We are creating a ticking timebomb that will have significant implications for services, housing and support across Scotland

The current situation can only get worse unless action is taken soon, with predictions of an 85% increase in the number of over 75s over the next 25 years meaning an extra 370,000 older people in Scotland, many of whom will be disabled or have long term conditions.

Participants in Our Place, Our Space, the second Annual Disabled People’s Summit in Scotland, taking place in Glasgow today (Friday, 2 December) are urging local and national government and housing providers to work with disabled people and their disabled people’s organisations to address current unmet and future housing needs.

A report from today’s event, held on the eve of United Nations International Disabled People’s Day, will be shared with Scottish Government ministers and policymakers, housing professionals, landlords and others to demonstrate the issues and implications, and to help drive change.

Organisers Independent Living in Scotland, an Inclusion Scotland project, joined forces with Glasgow Centre for Inclusive Living, Capability Scotland, Scottish Disability Equality Forum, Blackwood and the Scottish Older People’s Assembly.

They are calling for all disabled people and those with long-term conditions, to be able to choose a home that meets their needs by being accessible, adaptable, affordable and in the right area.

This applies to all types of housing tenure including private housing, and not just social rented housing.

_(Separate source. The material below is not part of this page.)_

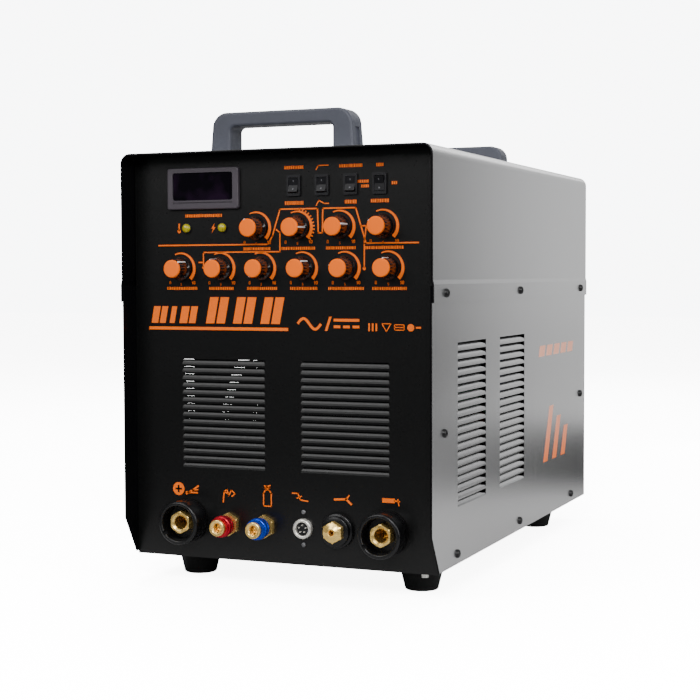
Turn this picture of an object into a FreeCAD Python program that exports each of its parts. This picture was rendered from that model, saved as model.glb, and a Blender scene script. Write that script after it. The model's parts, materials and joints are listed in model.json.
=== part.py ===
import FreeCAD, Part
import math
import os

# TIG welding machine. Millimetres. X is to the right seen from the front, Y runs from the front to the back
# and Z is up. The origin is on the floor, under the middle of the whole machine.

# ---- driving dimensions ----
CASE_W = 320.0          # over the side panels
CASE_H = 391.6          # side panel's lower edge to the top of the cover
CASE_D = 564.0          # front edge to rear edge of the casing
CASE_Z = 28.4           # side panel's lower edge above the floor
SHEET = 1.5             # panels
COVER_SHEET = 1.8       # top cover
FRONT_RECESS = 24.0     # front panel behind the casing's front edge
REAR_RECESS = 16.0      # rear panel inside the casing's rear edge
ARRIS_R = 1.0           # rounding of the casing's outer front edge
FLANGE = 20.0           # turned-back edges of the front and rear panels

FRONT_Y = -CASE_D / 2
REAR_Y = CASE_D / 2
FACE_Y = FRONT_Y + FRONT_RECESS      # front panel's outer face
BACK_Y = REAR_Y - REAR_RECESS        # rear panel's outer face
TOP_Z = CASE_Z + CASE_H
SIDE_X = CASE_W / 2
INNER_X = SIDE_X - SHEET

PAN_Z = 29.0                         # base pan's underside
PAN_TOP = PAN_Z + SHEET
PANEL_LOW_Z = 26.0                   # front panel's lower edge
PANEL_TOP_Z = TOP_Z - COVER_SHEET - 0.2

COVER_X = SIDE_X + 1.0               # cover's outer face above the lap strip
LAP_X = SIDE_X + 2.0                 # lap strip's outer face
LAP_LOW_Z = 276.5
LAP_TOP_Z = 293.2
LAP_JOG = 4.0                        # height of the step between the lap strip and the cover
COVER_R = 10.0                       # cover's outer corner radius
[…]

Evidence of the scale of the problem and its impact is overwhelming. For example, the Scottish House Condition Survey 2012 showed that 129,000 households with a person with a long term condition or disability did not have the adaptations they needed, 68,000 households had great difficulty or could not get in and out of their own homes and 44,000 households could not use their own bathroom or toilet.

Figures also showed that over 200,000 households couldn’t access essential facilities in their own home so could be considered as homeless under the 1987 Housing (Scotland) Act.

Heather Fisken, Independent Living in Scotland project manager, said: “This is a human rights issue for disabled people. Accessible, affordable and suitable housing is at the heart of equality, independent living and a positive sense of identity and well-being for disabled people in Scotland.

“If we do not future proof Scotland’s housing stock by building new accessible homes and ensuring that others can be adapted if needed, we are creating a ticking time bomb that will have significant implications for services, housing and support all across Scotland, not to mention the life chances of hundreds of thousands of disabled people.

“Despite the well-documented shortfall in the supply of accessible housing in Scotland, we have not yet seen a national activity to really resolve this issue. While we welcome the Scottish Government’s commitment to invest £3 billion to build 50,000 affordable homes over the next five years – we need to see action which increases the supply of accessible homes.”

Recent integration of health and social care services in Scotland was supposed to enable local strategic planning for housing, but Fisken said that the picture across the country represents a “mixed bag”.

Reflecting general frustration over the health and social care integration, as reported in TFN, Fisken said: "The different approaches taken by different local authorities and Health and Social Care Integration Boards may well result in a postcode lottery for disabled people.”